**What is being asked**
Give back, exactly as written, the lines from the beginning of the listing through the one that contains "batten_run = 53; // [35:1:60]".

**Data rows**

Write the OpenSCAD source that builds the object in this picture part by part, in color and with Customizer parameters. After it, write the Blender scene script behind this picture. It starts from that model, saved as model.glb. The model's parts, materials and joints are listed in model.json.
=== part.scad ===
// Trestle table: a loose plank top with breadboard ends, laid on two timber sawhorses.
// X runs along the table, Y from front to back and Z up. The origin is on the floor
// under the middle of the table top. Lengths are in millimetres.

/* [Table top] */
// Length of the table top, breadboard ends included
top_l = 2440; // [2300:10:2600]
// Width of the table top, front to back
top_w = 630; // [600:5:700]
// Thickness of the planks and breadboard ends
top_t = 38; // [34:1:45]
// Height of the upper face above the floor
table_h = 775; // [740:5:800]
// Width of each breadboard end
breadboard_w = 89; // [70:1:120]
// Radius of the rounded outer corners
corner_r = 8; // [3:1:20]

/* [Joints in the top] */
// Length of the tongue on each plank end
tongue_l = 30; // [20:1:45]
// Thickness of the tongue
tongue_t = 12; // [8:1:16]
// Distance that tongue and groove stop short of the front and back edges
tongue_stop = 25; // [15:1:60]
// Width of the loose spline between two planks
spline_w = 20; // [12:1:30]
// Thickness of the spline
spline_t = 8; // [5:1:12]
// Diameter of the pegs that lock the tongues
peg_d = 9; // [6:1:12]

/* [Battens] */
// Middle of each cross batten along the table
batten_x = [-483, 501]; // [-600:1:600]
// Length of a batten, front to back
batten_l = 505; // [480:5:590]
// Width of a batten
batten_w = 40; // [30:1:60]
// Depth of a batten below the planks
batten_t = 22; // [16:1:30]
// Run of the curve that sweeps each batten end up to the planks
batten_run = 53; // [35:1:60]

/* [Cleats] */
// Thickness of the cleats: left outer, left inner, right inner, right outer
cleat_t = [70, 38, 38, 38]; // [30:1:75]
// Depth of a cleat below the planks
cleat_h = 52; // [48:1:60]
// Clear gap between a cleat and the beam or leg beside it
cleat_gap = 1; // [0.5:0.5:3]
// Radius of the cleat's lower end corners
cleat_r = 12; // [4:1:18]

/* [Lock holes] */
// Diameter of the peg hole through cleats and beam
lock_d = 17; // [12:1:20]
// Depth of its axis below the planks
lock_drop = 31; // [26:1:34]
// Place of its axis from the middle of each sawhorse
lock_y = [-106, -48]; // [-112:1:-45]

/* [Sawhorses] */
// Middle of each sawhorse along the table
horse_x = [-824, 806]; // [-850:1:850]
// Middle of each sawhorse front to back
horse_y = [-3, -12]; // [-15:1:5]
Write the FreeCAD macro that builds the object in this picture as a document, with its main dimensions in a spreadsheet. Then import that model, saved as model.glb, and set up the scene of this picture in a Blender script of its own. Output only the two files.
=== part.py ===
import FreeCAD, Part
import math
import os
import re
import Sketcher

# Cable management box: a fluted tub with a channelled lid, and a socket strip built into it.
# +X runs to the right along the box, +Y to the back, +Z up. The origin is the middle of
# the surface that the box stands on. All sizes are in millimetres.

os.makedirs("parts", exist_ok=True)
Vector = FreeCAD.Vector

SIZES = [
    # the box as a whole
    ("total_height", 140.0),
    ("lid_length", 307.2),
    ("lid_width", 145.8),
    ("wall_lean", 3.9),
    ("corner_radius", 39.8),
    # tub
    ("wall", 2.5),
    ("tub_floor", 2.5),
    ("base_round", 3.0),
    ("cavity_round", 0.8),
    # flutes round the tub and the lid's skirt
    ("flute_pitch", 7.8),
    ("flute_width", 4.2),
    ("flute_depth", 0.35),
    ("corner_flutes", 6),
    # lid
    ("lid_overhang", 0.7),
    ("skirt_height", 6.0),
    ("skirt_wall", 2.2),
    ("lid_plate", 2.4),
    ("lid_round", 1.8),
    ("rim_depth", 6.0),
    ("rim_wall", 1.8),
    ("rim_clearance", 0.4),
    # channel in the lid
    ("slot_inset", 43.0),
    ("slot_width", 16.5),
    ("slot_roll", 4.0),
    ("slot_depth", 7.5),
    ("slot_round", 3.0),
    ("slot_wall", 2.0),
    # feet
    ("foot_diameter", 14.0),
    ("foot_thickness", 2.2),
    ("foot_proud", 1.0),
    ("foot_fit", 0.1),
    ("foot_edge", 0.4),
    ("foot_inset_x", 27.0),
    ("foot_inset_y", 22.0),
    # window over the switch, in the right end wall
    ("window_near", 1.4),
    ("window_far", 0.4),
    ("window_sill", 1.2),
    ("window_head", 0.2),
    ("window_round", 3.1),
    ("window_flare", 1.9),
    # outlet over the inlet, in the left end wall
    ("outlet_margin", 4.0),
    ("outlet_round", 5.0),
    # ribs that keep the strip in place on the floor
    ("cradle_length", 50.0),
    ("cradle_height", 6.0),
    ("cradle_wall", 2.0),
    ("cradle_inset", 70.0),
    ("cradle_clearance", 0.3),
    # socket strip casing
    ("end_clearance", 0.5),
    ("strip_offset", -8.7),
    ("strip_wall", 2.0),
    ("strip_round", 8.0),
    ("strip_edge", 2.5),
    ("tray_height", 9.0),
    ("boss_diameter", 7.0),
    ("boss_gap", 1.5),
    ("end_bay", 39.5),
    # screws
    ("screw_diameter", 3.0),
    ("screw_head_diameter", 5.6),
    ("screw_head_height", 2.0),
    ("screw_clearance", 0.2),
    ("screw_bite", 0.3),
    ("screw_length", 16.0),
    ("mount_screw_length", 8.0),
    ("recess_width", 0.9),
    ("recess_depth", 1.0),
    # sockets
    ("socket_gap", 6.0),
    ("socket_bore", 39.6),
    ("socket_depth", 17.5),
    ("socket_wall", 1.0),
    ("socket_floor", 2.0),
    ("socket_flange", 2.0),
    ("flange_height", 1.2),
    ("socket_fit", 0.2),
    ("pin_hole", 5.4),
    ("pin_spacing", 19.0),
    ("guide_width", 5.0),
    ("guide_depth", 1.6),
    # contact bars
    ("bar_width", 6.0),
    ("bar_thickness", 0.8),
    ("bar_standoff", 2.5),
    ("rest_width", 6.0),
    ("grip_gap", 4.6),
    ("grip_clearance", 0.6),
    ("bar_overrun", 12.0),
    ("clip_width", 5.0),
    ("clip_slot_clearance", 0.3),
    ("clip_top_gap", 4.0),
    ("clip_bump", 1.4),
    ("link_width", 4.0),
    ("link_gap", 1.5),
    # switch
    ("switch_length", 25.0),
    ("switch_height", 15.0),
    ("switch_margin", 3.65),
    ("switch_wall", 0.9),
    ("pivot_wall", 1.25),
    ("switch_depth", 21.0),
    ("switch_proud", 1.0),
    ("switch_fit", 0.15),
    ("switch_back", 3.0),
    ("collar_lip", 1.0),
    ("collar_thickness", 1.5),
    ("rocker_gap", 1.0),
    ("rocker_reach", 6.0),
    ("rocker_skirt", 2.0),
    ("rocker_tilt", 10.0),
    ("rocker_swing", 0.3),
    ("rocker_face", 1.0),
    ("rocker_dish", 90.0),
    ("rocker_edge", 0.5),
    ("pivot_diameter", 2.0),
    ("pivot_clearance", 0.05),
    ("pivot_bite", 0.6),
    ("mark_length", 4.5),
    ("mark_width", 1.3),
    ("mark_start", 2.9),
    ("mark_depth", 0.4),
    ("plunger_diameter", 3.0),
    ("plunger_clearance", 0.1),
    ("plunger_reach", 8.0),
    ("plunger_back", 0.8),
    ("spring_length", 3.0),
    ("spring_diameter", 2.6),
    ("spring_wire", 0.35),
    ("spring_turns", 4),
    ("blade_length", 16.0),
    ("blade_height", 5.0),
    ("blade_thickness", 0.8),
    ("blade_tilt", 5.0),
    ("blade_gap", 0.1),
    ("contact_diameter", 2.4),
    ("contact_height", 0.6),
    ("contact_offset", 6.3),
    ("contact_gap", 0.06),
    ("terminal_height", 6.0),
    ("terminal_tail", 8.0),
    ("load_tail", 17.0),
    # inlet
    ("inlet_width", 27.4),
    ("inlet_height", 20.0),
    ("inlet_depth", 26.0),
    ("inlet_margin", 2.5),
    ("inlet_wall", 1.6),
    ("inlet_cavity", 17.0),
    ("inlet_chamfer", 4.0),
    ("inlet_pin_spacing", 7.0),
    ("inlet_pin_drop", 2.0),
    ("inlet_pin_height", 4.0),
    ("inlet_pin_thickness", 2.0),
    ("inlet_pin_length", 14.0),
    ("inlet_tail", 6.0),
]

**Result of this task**
Write the OpenSCAD source that builds the object in this picture part by part, in color and with Customizer parameters. After it, write the Blender scene script behind this picture. It starts from that model, saved as model.glb. The model's parts, materials and joints are listed in model.json.
=== part.scad ===
// Trestle table: a loose plank top with breadboard ends, laid on two timber sawhorses.
// X runs along the table, Y from front to back and Z up. The origin is on the floor
// under the middle of the table top. Lengths are in millimetres.

/* [Table top] */
// Length of the table top, breadboard ends included
top_l = 2440; // [2300:10:2600]
// Width of the table top, front to back
top_w = 630; // [600:5:700]
// Thickness of the planks and breadboard ends
top_t = 38; // [34:1:45]
// Height of the upper face above the floor
table_h = 775; // [740:5:800]
// Width of each breadboard end
breadboard_w = 89; // [70:1:120]
// Radius of the rounded outer corners
corner_r = 8; // [3:1:20]

/* [Joints in the top] */
// Length of the tongue on each plank end
tongue_l = 30; // [20:1:45]
// Thickness of the tongue
tongue_t = 12; // [8:1:16]
// Distance that tongue and groove stop short of the front and back edges
tongue_stop = 25; // [15:1:60]
// Width of the loose spline between two planks
spline_w = 20; // [12:1:30]
// Thickness of the spline
spline_t = 8; // [5:1:12]
// Diameter of the pegs that lock the tongues
peg_d = 9; // [6:1:12]

/* [Battens] */
// Middle of each cross batten along the table
batten_x = [-483, 501]; // [-600:1:600]
// Length of a batten, front to back
batten_l = 505; // [480:5:590]
// Width of a batten
batten_w = 40; // [30:1:60]
// Depth of a batten below the planks
batten_t = 22; // [16:1:30]
// Run of the curve that sweeps each batten end up to the planks
batten_run = 53; // [35:1:60]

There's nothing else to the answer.